The Sad Story of My Own Investor PTSD – The Wayfair Saga. But I’m Sticking With My Housing Stocks.

Nov 05, 2018 by Gary Gordon

The investor PTSD, or “fat tail” investment concept.

The idea is to take advantage of others’ irrational fears or enthusiasms to identify cheap or expensive stocks.  The basic concept is simple.  When viewing the future, we have in mind some range of outcomes that probably looks like a normal statistical distribution:


But if the actual outcome is one of the tails of that distribution, it shocks us.  For example, 15 years ago, a common assumption was that national home prices never go down.  Well, 10 years ago they went down by a lot.  That shocking experience changes our view of future outcomes to a “fat-tailed” distribution:


In other words, going forward we over-estimate the possibility that the worst – or best will occur.

My Wayfair short thesis.

Wayfair, as my May 23 post explained, is an online furniture retailer.  It has adopted the Amazon business model of deferring earnings for many years in favor of growing market share.  Amazon pretty much invented and perfected this business model.  Amazon’s success created its own fat tail – investors are now eager to catch the next Amazon.

Outside of two very early years, Amazon deferred profits, but it didn’t lose money.  But Wayfair’s losses have been steadily increasing, as this chart shows:


Source: Company reports

To me, then, Wayfair’s stock is really an option – an option that over the next five years the competitive environment will break right and give company a following decade or longer period of strong profits.  That seems very far from clear, so my initial very rough valuation was $20 a share.  The stock was $85 on this past May 23, so I suggested that you short it, as I had.

The Wayfair tail event

Wayfair’s next earnings report (Q2) after my suggestion was even worse than the market expected, at a loss of $1.13 per share.  EPS expectations went from a roughly $2 loss this year and next to $3 a year.  Boy, was I smart, right?  Here’s what happened to the stock:


Source: Yahoo Finance

Yikes!  The stock nearly doubled!  I had managed to short one of the market’s best-performing stocks between May 23 and September 14, when the stock hit $150. 

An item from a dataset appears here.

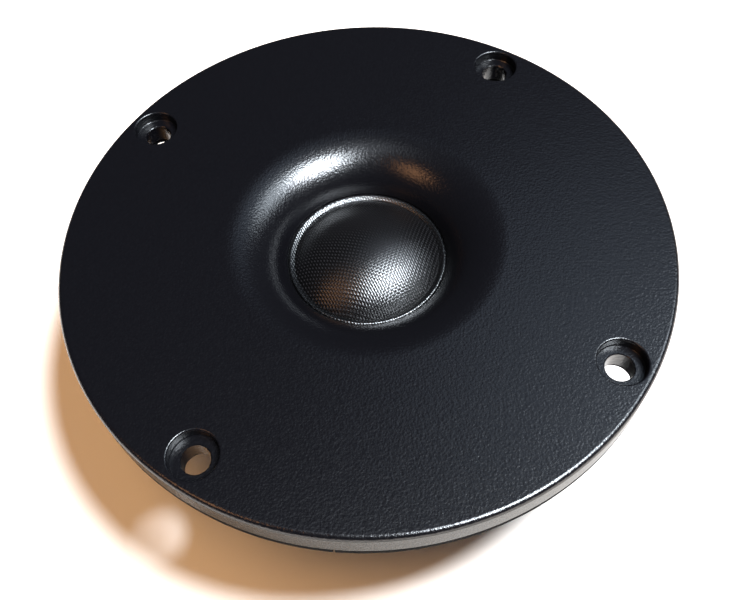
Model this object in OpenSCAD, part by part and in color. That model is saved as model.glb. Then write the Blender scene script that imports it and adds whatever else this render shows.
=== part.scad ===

That obviously was a shock to me.  $150 a share, for a stock I thought was worth $20, was not an outcome I had considered.  Clearly a tail event.  But that tail grew pretty fat in my mind.

Reality sets in.

Tech-heavy NASDAQ hit its recent peak on September 4, and was barely below that level on September 14.  But it soon went into a tailspin, falling 13% by October 29.  Wayfair, thankfully for me, went with it, falling to about $110.  Then on the morning of November 1, Wayfair reported its third quarter earnings.  A loss of $1.67 per share!  Again way above predictions.  The stock opened down $19 a share, to $92.  Over the next two days, stock analysts lowered their EPS estimates for 2018 and 2019 to close to $4 a share, nearly double the losses expected when I first shorted the stock.

Now for the sorry punchline.

I had learned two things since my initial short.  First, Wayfair is capable of losing far more than I thought, which rationally should lower my target price to below $20.  Second, investors are even crazier for Amazon wannabes than I thought, and $150 a share for Wayfair’s stock has to be considered in the realm of possibilities.  So what won out, reason or emotion?

I shamefully admit that I was hit with investor PTSD and I covered my short, for roughly breakeven.  My brain said “OK, $15 here we come”.  My heart said “Stop the trauma and sell the stock”.

I am a mere mortal.  Me!  I’m as surprised as you.

But At Least I’m Sticking With My Housing and Airline Stocks.

They are other PTSD stocks, whose story I won’t burden you with again here.  But I retain my love – and ownership – of mortgage insurers MGIC (MTG) and Radian (RDN), homebuilders Pulte (PHM) and Lennar (LEN) and American Airlines (AAL). 

A great new example of housing PTSD comes from the respected Yale economist Robert Shiller, who called the internet bubble of 1999 and the housing bubble of 2006.  But I think these comments he made last Friday will end up showing that even the great ones (like me and Mr. Shiller) can get investor PTSD:

“Now that home price growth has slowed for five straight months, there appears to be no question that the U.S. housing market is taking a turn.  ‘This is a sign of weakness that we’re starting to see. And it reminds me of 2006 … Or 2005 maybe,’ Yale Economics Professor and Nobel Laureate Robert J. Shiller told Yahoo Finance…”

Wrapping Up…

Avoiding investor PTSD is hard to do.  I failed miserably with Wayfair, as this post explains.  But I’m hanging in there for the long-run with housing stocks.